#GIDS16..The Great Indian Developer Summit, Bengaluru

#GIDS16

The Great Indian Developer Summit 2016, is currently under way in Bangalore, India. In this article, I'm briefly touching upon various topics discussed and my first hand experience of the event.

There were talks on what are the current industry trends what are the emerging technologies. It is no more sufficient to have the knowledge of one Stack/knowledge, but need to have knowledge of operations (read Devops), Cloud and working with huge data sets (read Big Data).

On a lighter note, the classical "Blue Pill or Green Pill" dilemna from 'The Matrix' made its appearance in a couple of presentations.

A few talks are detailed out below:


1. Microservice, Microservice, Microservice:


There were various talks on Microservice, ranging from how to go about building Microservice, to, why do we need Microservice. One of the interesting talk, went about explaining that Microservice is not a silver bullet, which should be applied to every project, but chosen wisely in order to be agile.
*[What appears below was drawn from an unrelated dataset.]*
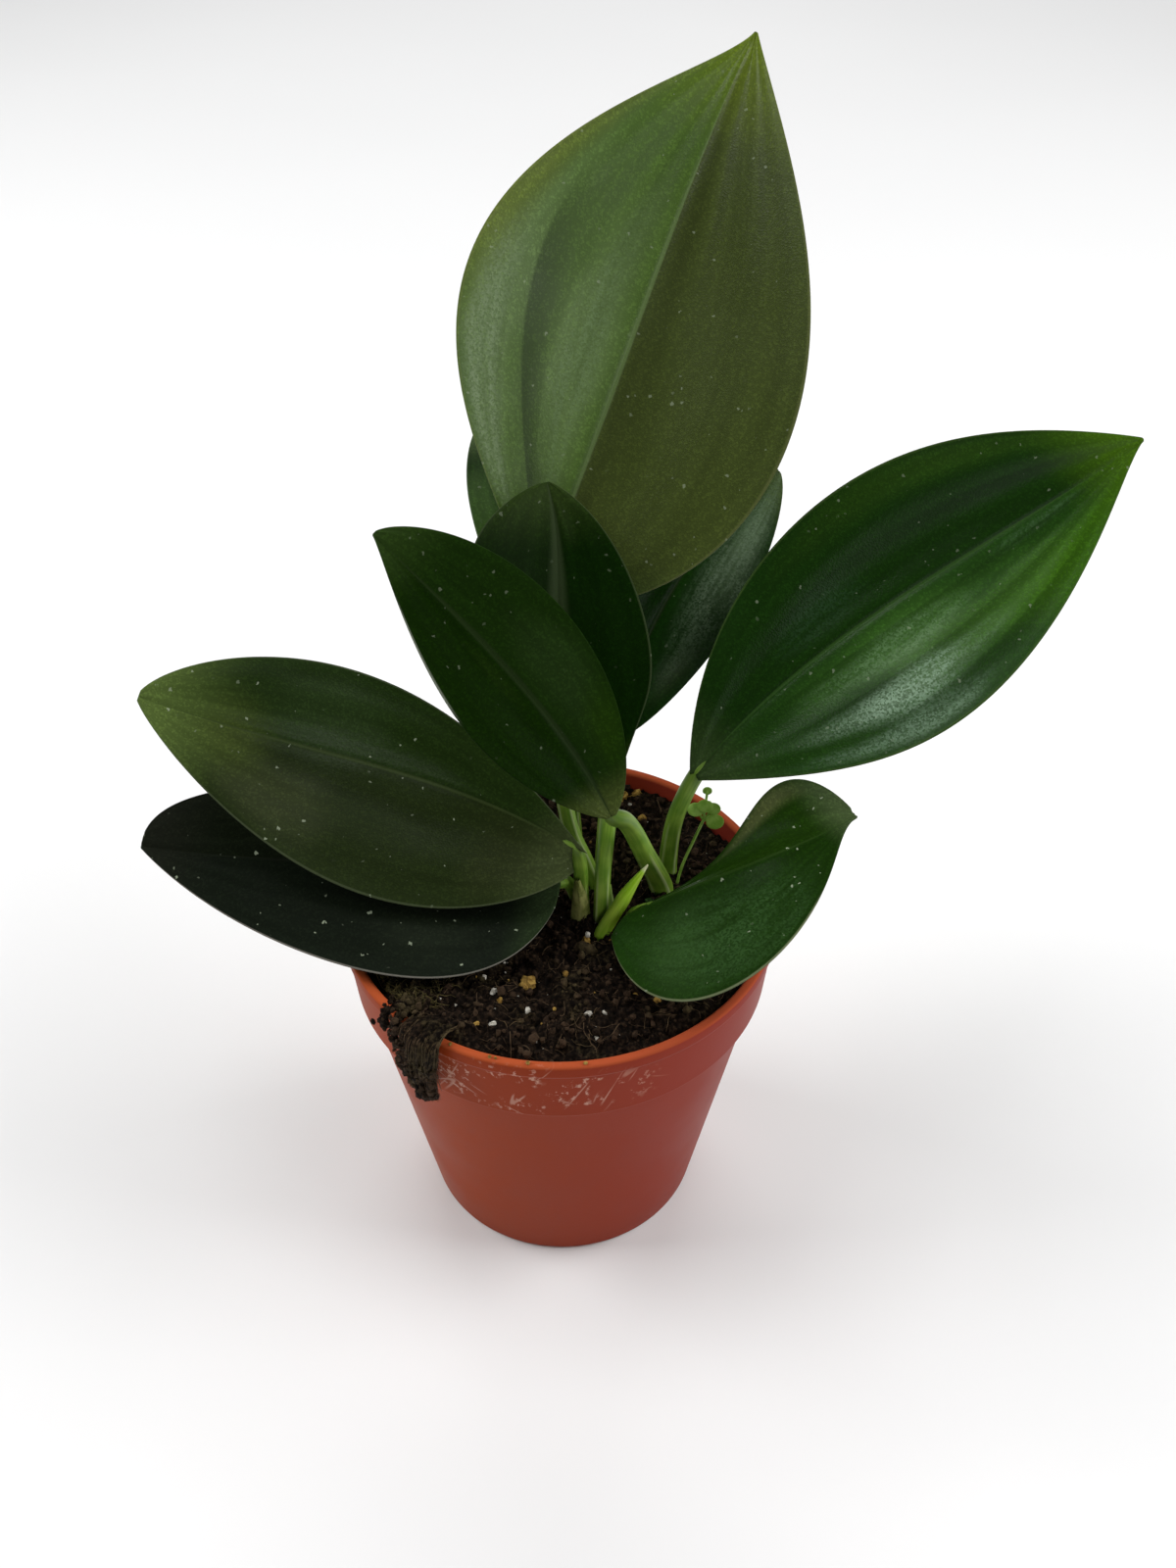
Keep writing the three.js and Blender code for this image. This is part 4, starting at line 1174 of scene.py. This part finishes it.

There was also a demo on Microservice implementation using Kubernetos, Docker on Open Shift platform. Various Netflix OSS components like Hysterix was used for Circuit Breakers and Load balancing.


2. Vert.x 3.0:


An amazing ecosystem on JVM which supports building reactive, asynchronous applications using langauges like Scala, Groovy, Javascript etc. Scott Davis demonstrated a hands on example of how we can build a http server quickly and deploy on multiple server instances, all of which would communicate to each other using UDP protocol and would act as a cluster. 
One statement which summed all of that, was "Vert.X is the Docker for JVM".
Man, believe me, amazingly cool stuff!

Vert.x is going to be the next big thing!!!.


3. Are we computer scientists? Nah...we are story tellers:


Scott gave an amazing presentation on how we, engineers are more like story tellers, not being just source code producing machine...but rather one who build applications. He also stressed on the need to write Unit tests to validate what we code, drawing analogy to scientists who validate their theory. Spot on!
An interesting point was made about how a user story in Agile (the good old, "As a ... I want ... so that ..."), does not describe what is needed most of the time. He made a case to rather use Hypothesis instead of User Story.


4. Java is NOT DEAD! It's Maturing!!!


Bob McWhirter's presentation was received with thunderous applause and cheers from the audience, when he went to say that, Java is not dead, but is getting wiser and mature with age. The enhancements in Java 8, Java EE 7, Vert.x and Groovy/Scala hold much promise for Java and he backed it up with statistics to indicate the trend that more and more applications were getting written in Java. Even if the application is not written Java as a langauge itself, JVM will be in the picture somewhere.

Long live Java!!!


5. Groovy:


Paul King introduced Groovy with all its features including Domain Specific langauge (DSL),Closures, functional programming aspects of Groovy. He also explained on how Groovy eliminates the pain points of Java and is piggy backing on the strength of Java. 



6. Lean Engineering:


Bill Scott shared his experience of how bringing the Product engineering development team and the designers (and customers sometimes)together in a room, facilitating collaboration and experimentation lead to building world class product features at Paypal.


7. Mobile backend as a Service (MBAAS):


Mike Keith explained the various architectural components required to build Mobile serving backend system. It included how the ecosystem would interact with legacy enterprise applications, also touching upon, security aspects like OAuth/SAML. Various API management tools like APIGEE were introduced. The challenges of identity management in the wake of different business scenarios like 'Business to Customer (B2C)' or 'Business to Employee' (B2E) were presented.


8. Angular 2, Java Lambda expressions:



There were talks on how Angular 2 is radically different from Angular 1 with introductions to Web Socket programming. Java Lambda expressions and Streams with a well drafted lessons learned from using these technologies was presented.

Overall, it was very exciting and the next couple of years appear to be the most turbulent years in technology, with a huge influx of stacks.

After all, Albert Einstein could not be more apt when he said "Once you stop learning, you start dying".